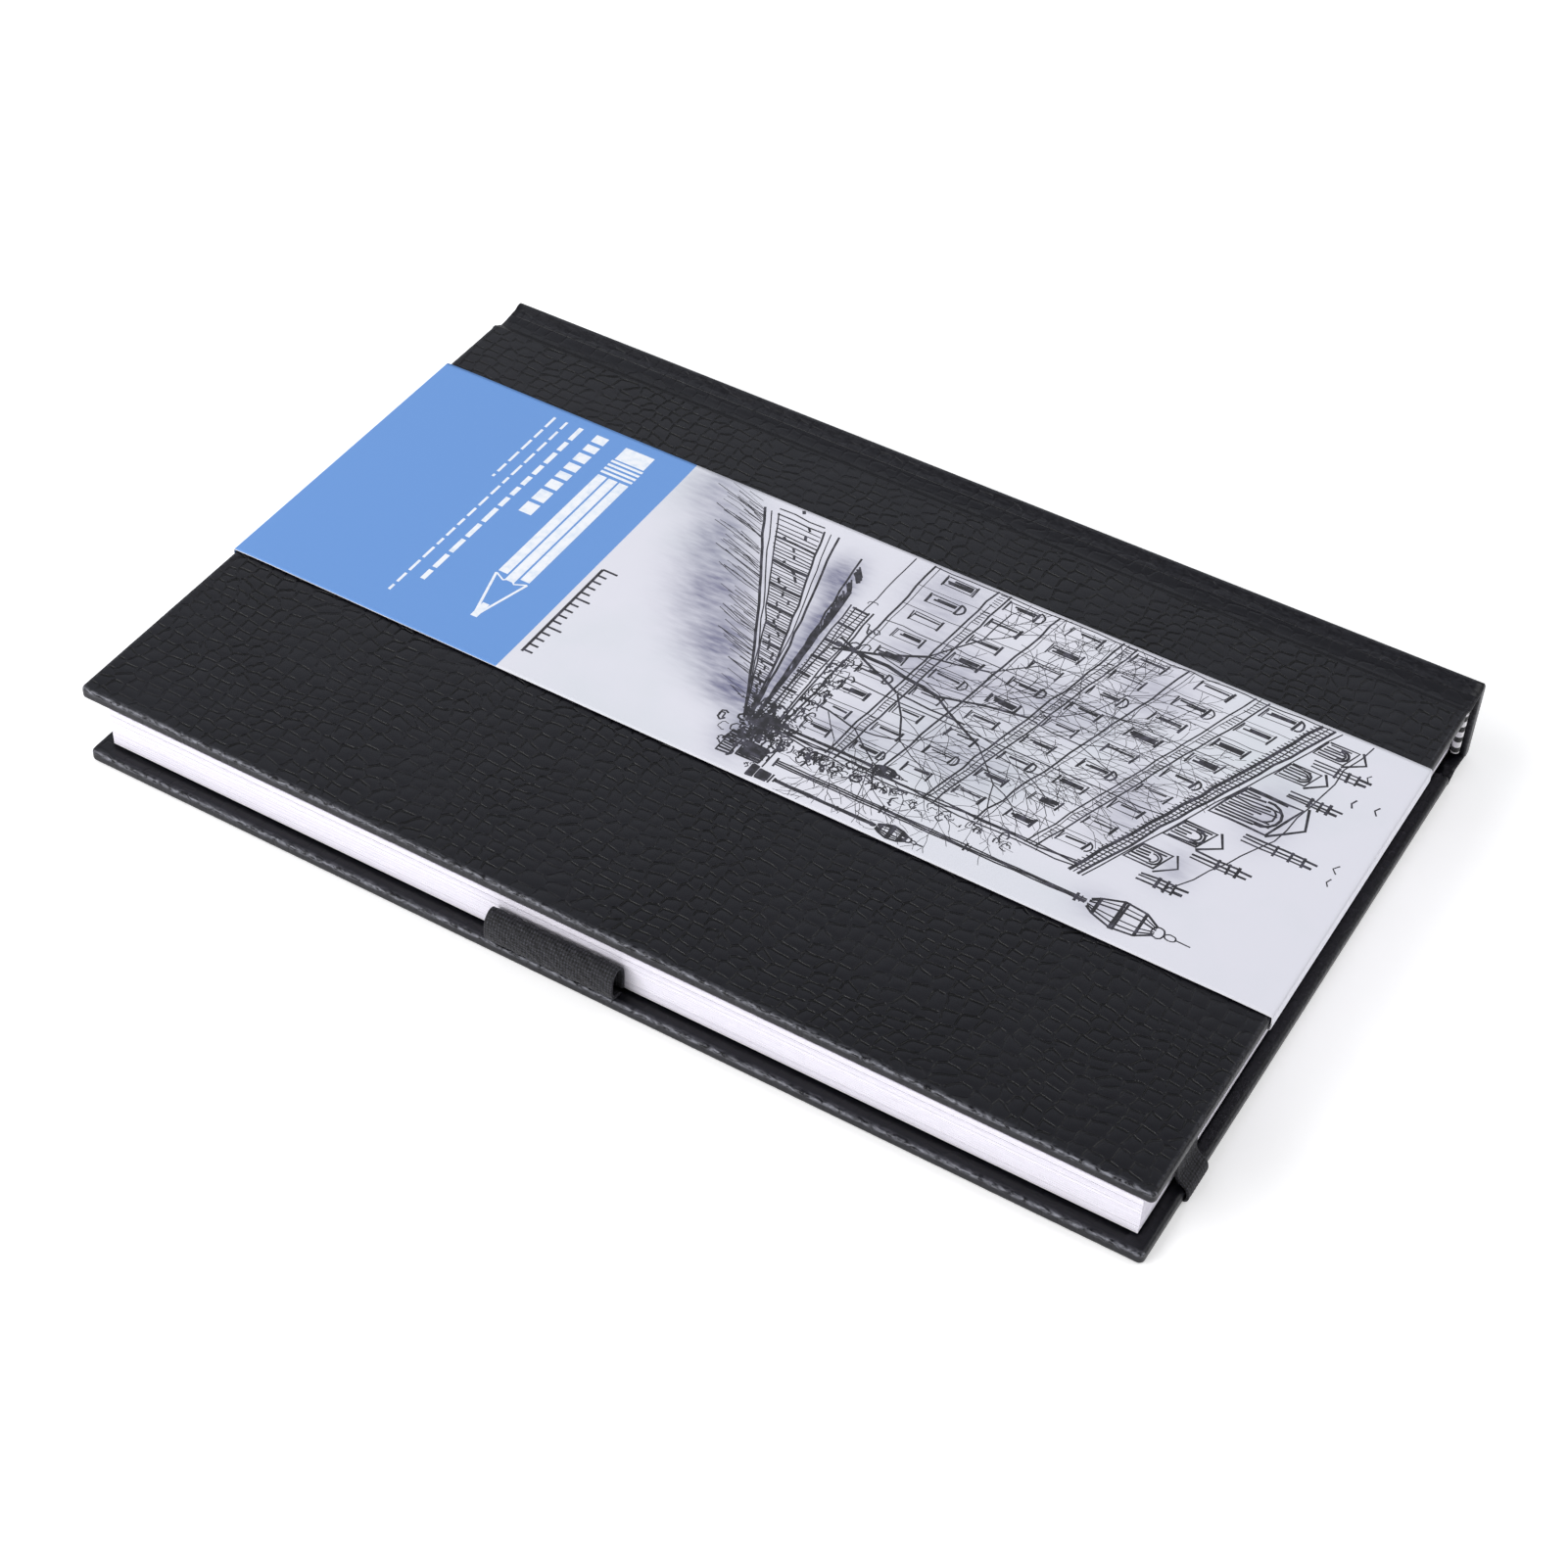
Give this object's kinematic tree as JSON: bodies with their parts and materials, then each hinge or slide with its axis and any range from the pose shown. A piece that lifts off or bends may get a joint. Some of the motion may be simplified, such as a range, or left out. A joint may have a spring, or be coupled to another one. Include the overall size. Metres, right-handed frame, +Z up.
{
  "type": "casebound sketchbook",
  "caption": "Casebound sketchbook with embossed leather-look covers, sewn leaf sections, an elastic strap, a woven pen loop and a printed paper belly band.",
  "frame": {"origin": "centre of the back cover's outer face, on which the closed book lies", "axes": "+X from the spine to the fore edge, +Y from the tail to the head, +Z up through the closed book"},
  "size_m": [0.1502, 0.2266, 0.0195],
  "materials": {
    "leather": "black bonded leather cloth with an irregular scale emboss, satin",
    "greyboard": "raw grey binder's board",
    "paper": "uncoated white drawing paper",
    "endpaper": "uncoated white endpaper, heavier than the leaves",
    "kraft_paper": "brown kraft lining paper",
    "cotton": "starched cotton gauze and linen thread",
    "striped_cloth": "black and white striped headband cloth",
    "elastic": "black woven elastic, ribbed, matt",
    "printed_paper": "smooth printed paper, part blue and part pale grey"
  },
  "bodies": {
    "back_cover": {"back_cover_skin": "leather", "back_board": "greyboard", "back_pastedown": "endpaper", "back_flyleaf": "endpaper", "section_4": "paper", "section_5": "paper", "section_6": "paper", "section_7": "paper", "section_8": "paper", "kraft_lining": "kraft_paper", "spine_gauze": "cotton", "head_band": "striped_cloth", "tail_band": "striped_cloth", "strap_leg_head": "elastic", "strap_leg_tail": "elastic", "pen_loop": "elastic", "sewing_thread_1": "cotton", "sewing_thread_2": "cotton", "sewing_thread_3": "cotton", "sewing_thread_4": "cotton", "sewing_thread_5": "cotton"},
    "spine": {"spine_skin": "leather", "spine_board": "greyboard", "spine_inner_lining": "kraft_paper"},
    "front_cover": {"front_cover_skin": "leather", "front_board": "greyboard", "front_pastedown": "endpaper"},
    "belly_band": {"belly_band": "printed_paper"},
    "front_flyleaf": {"front_flyleaf": "endpaper"},
    "section_1": {"section_1": "paper"},
    "section_2": {"section_2": "paper"},
    "section_3": {"section_3": "paper"},
    "strap": {"elastic_strap": "elastic"}
  },
  "joints": [
    {"name": "front_cover_open", "type": "hinge", "parent": "spine", "child": "front_cover", "pos_m": [-0.07265, 0, 0.01772], "axis": [0, -1, 0], "range_deg": [0, 90]},
    {"name": "spine_fold", "type": "hinge", "parent": "back_cover", "child": "spine", "pos_m": [-0.07265, 0, 0.00135], "axis": [0, -1, 0], "range_deg": [0, 90]},
    {"name": "front_flyleaf_turn", "type": "hinge", "parent": "back_cover", "child": "front_flyleaf", "pos_m": [-0.06985, 0, 0.00954], "axis": [0, -1, 0], "range_deg": [0, 180]},
    {"name": "section_1_turn", "type": "hinge", "parent": "back_cover", "child": "section_1", "pos_m": [-0.06985, 0, 0.00954], "axis": [0, -1, 0], "range_deg": [0, 180], "deforming": ["kraft_lining", "spine_gauze", "head_band", "tail_band", "sewing_thread_1", "sewing_thread_2", "sewing_thread_3", "sewing_thread_4", "sewing_thread_5"]},
    {"name": "section_2_turn", "type": "hinge", "parent": "back_cover", "child": "section_2", "pos_m": [-0.06985, 0, 0.00954], "axis": [0, -1, 0], "range_deg": [0, 180]},
    {"name": "section_3_turn", "type": "hinge", "parent": "back_cover", "child": "section_3", "pos_m": [-0.06985, 0, 0.00954], "axis": [0, -1, 0], "range_deg": [0, 180]},
    {"name": "belly_band_slide", "type": "slide", "parent": "front_cover", "child": "belly_band", "axis": [1, 0, 0], "range_m": [0, 0.125]},
    {"name": "strap_slip", "type": "slide", "parent": "back_cover", "child": "strap", "axis": [1, 0, 0], "range_m": [0, 0.026], "deforming": ["strap_leg_head", "strap_leg_tail"]}
  ],
  "couplings": [
    {"joint": "spine_fold", "follows": "front_cover_open", "ratio": 1},
    {"joint": "front_flyleaf_turn", "follows": "front_cover_open", "ratio": 2},
    {"joint": "section_1_turn", "follows": "front_cover_open", "ratio": 1.99},
    {"joint": "section_2_turn", "follows": "front_cover_open", "ratio": 1.975},
    {"joint": "section_3_turn", "follows": "front_cover_open", "ratio": 1.955}
  ]
}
▬▬▬
Can you give every line above again, exactly as written?

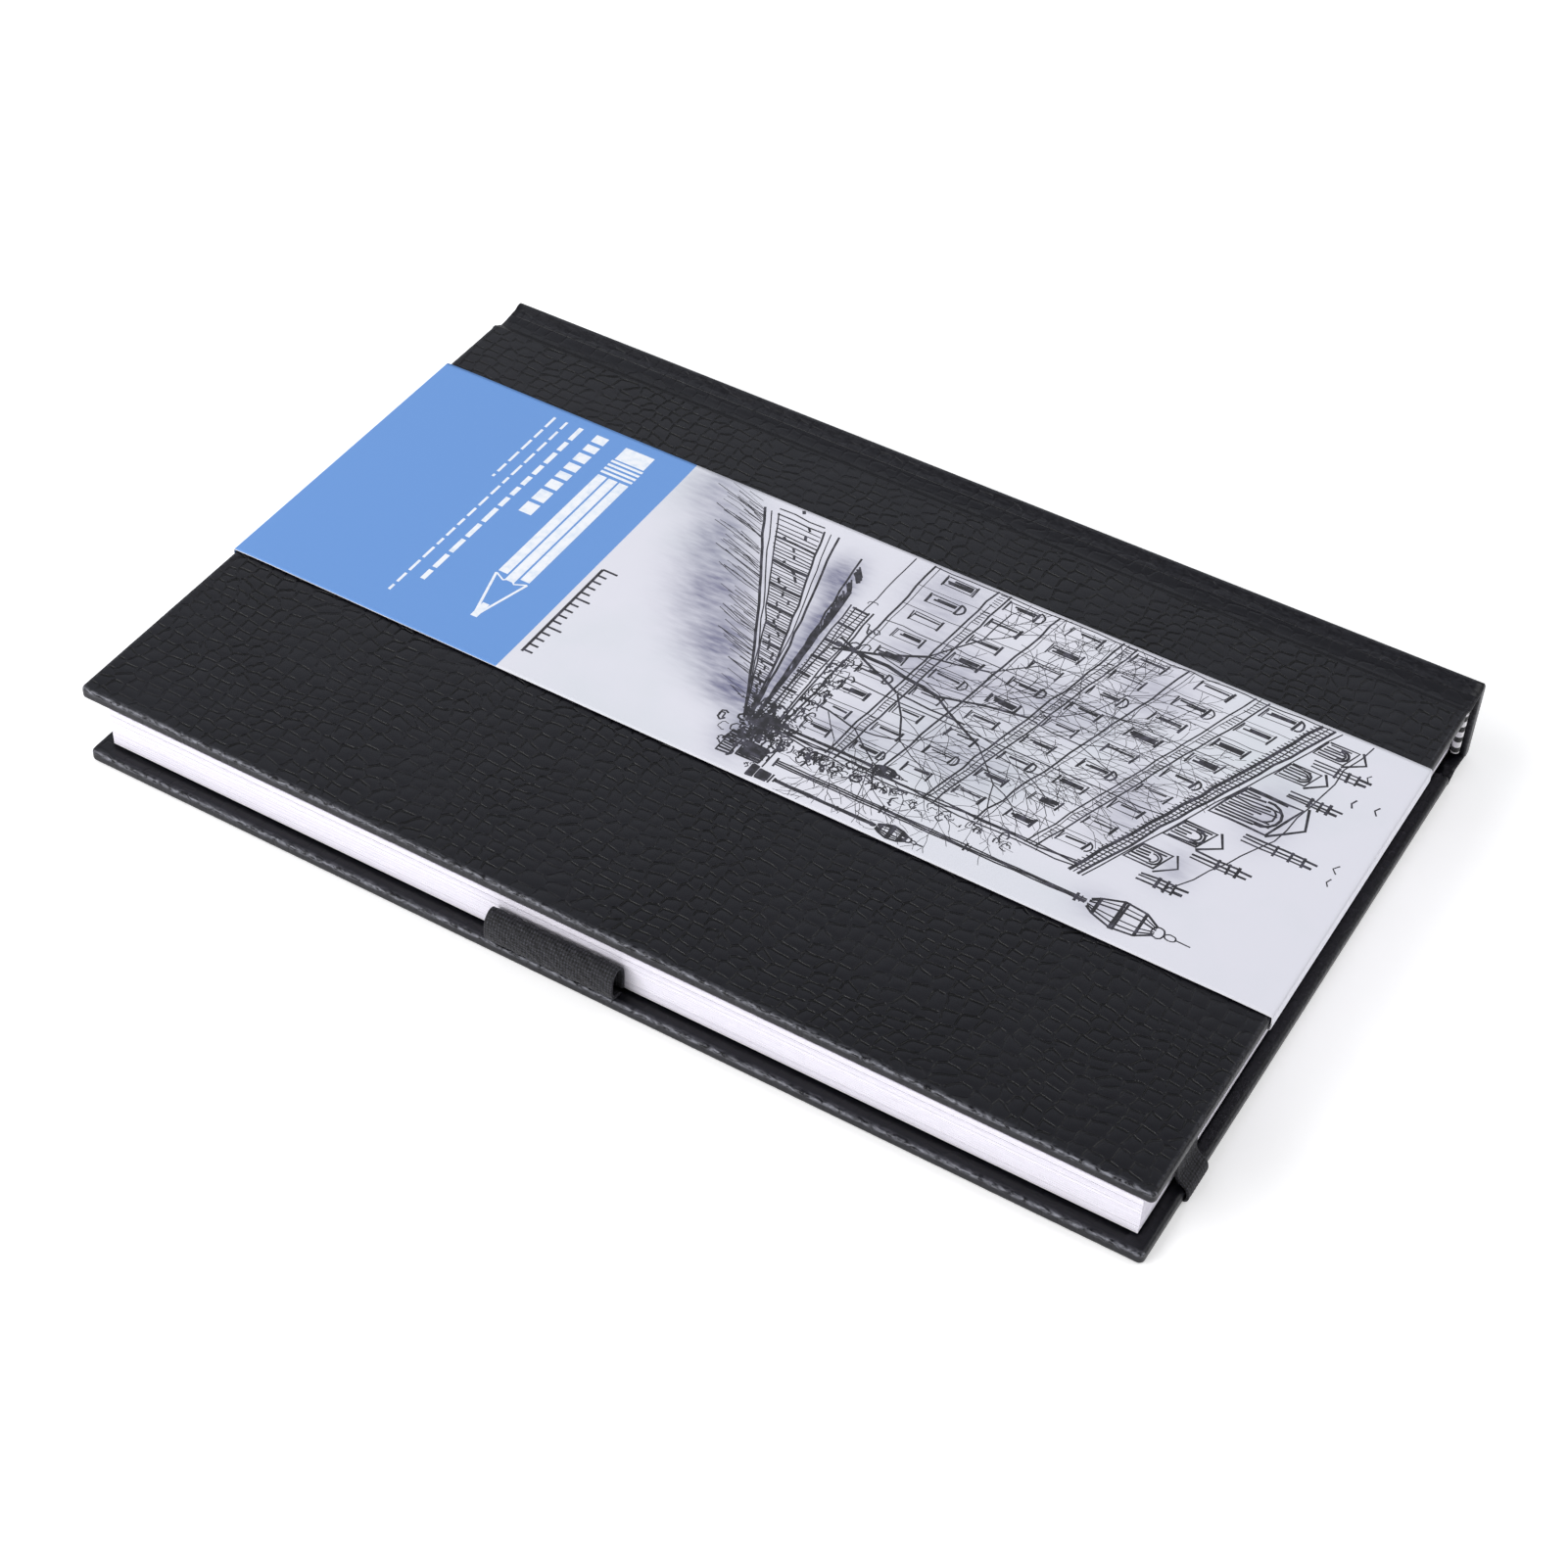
Give this object's kinematic tree as JSON: bodies with their parts and materials, then each hinge or slide with its axis and any range from the pose shown. A piece that lifts off or bends may get a joint. Some of the motion may be simplified, such as a range, or left out. A joint may have a spring, or be coupled to another one. Include the overall size. Metres, right-handed frame, +Z up.
{
  "type": "casebound sketchbook",
  "caption": "Casebound sketchbook with embossed leather-look covers, sewn leaf sections, an elastic strap, a woven pen loop and a printed paper belly band.",
  "frame": {"origin": "centre of the back cover's outer face, on which the closed book lies", "axes": "+X from the spine to the fore edge, +Y from the tail to the head, +Z up through the closed book"},
  "size_m": [0.1502, 0.2266, 0.0195],
  "materials": {
    "leather": "black bonded leather cloth with an irregular scale emboss, satin",
    "greyboard": "raw grey binder's board",
    "paper": "uncoated white drawing paper",
    "endpaper": "uncoated white endpaper, heavier than the leaves",
    "kraft_paper": "brown kraft lining paper",
    "cotton": "starched cotton gauze and linen thread",
    "striped_cloth": "black and white striped headband cloth",
    "elastic": "black woven elastic, ribbed, matt",
    "printed_paper": "smooth printed paper, part blue and part pale grey"
  },
  "bodies": {
    "back_cover": {"back_cover_skin": "leather", "back_board": "greyboard", "back_pastedown": "endpaper", "back_flyleaf": "endpaper", "section_4": "paper", "section_5": "paper", "section_6": "paper", "section_7": "paper", "section_8": "paper", "kraft_lining": "kraft_paper", "spine_gauze": "cotton", "head_band": "striped_cloth", "tail_band": "striped_cloth", "strap_leg_head": "elastic", "strap_leg_tail": "elastic", "pen_loop": "elastic", "sewing_thread_1": "cotton", "sewing_thread_2": "cotton", "sewing_thread_3": "cotton", "sewing_thread_4": "cotton", "sewing_thread_5": "cotton"},
    "spine": {"spine_skin": "leather", "spine_board": "greyboard", "spine_inner_lining": "kraft_paper"},
    "front_cover": {"front_cover_skin": "leather", "front_board": "greyboard", "front_pastedown": "endpaper"},
    "belly_band": {"belly_band": "printed_paper"},
    "front_flyleaf": {"front_flyleaf": "endpaper"},
    "section_1": {"section_1": "paper"},
    "section_2": {"section_2": "paper"},
    "section_3": {"section_3": "paper"},
    "strap": {"elastic_strap": "elastic"}
  },
  "joints": [
    {"name": "front_cover_open", "type": "hinge", "parent": "spine", "child": "front_cover", "pos_m": [-0.07265, 0, 0.01772], "axis": [0, -1, 0], "range_deg": [0, 90]},
    {"name": "spine_fold", "type": "hinge", "parent": "back_cover", "child": "spine", "pos_m": [-0.07265, 0, 0.00135], "axis": [0, -1, 0], "range_deg": [0, 90]},
    {"name": "front_flyleaf_turn", "type": "hinge", "parent": "back_cover", "child": "front_flyleaf", "pos_m": [-0.06985, 0, 0.00954], "axis": [0, -1, 0], "range_deg": [0, 180]},
    {"name": "section_1_turn", "type": "hinge", "parent": "back_cover", "child": "section_1", "pos_m": [-0.06985, 0, 0.00954], "axis": [0, -1, 0], "range_deg": [0, 180], "deforming": ["kraft_lining", "spine_gauze", "head_band", "tail_band", "sewing_thread_1", "sewing_thread_2", "sewing_thread_3", "sewing_thread_4", "sewing_thread_5"]},
    {"name": "section_2_turn", "type": "hinge", "parent": "back_cover", "child": "section_2", "pos_m": [-0.06985, 0, 0.00954], "axis": [0, -1, 0], "range_deg": [0, 180]},
    {"name": "section_3_turn", "type": "hinge", "parent": "back_cover", "child": "section_3", "pos_m": [-0.06985, 0, 0.00954], "axis": [0, -1, 0], "range_deg": [0, 180]},
    {"name": "belly_band_slide", "type": "slide", "parent": "front_cover", "child": "belly_band", "axis": [1, 0, 0], "range_m": [0, 0.125]},
    {"name": "strap_slip", "type": "slide", "parent": "back_cover", "child": "strap", "axis": [1, 0, 0], "range_m": [0, 0.026], "deforming": ["strap_leg_head", "strap_leg_tail"]}
  ],
  "couplings": [
    {"joint": "spine_fold", "follows": "front_cover_open", "ratio": 1},
    {"joint": "front_flyleaf_turn", "follows": "front_cover_open", "ratio": 2},
    {"joint": "section_1_turn", "follows": "front_cover_open", "ratio": 1.99},
    {"joint": "section_2_turn", "follows": "front_cover_open", "ratio": 1.975},
    {"joint": "section_3_turn", "follows": "front_cover_open", "ratio": 1.955}
  ]
}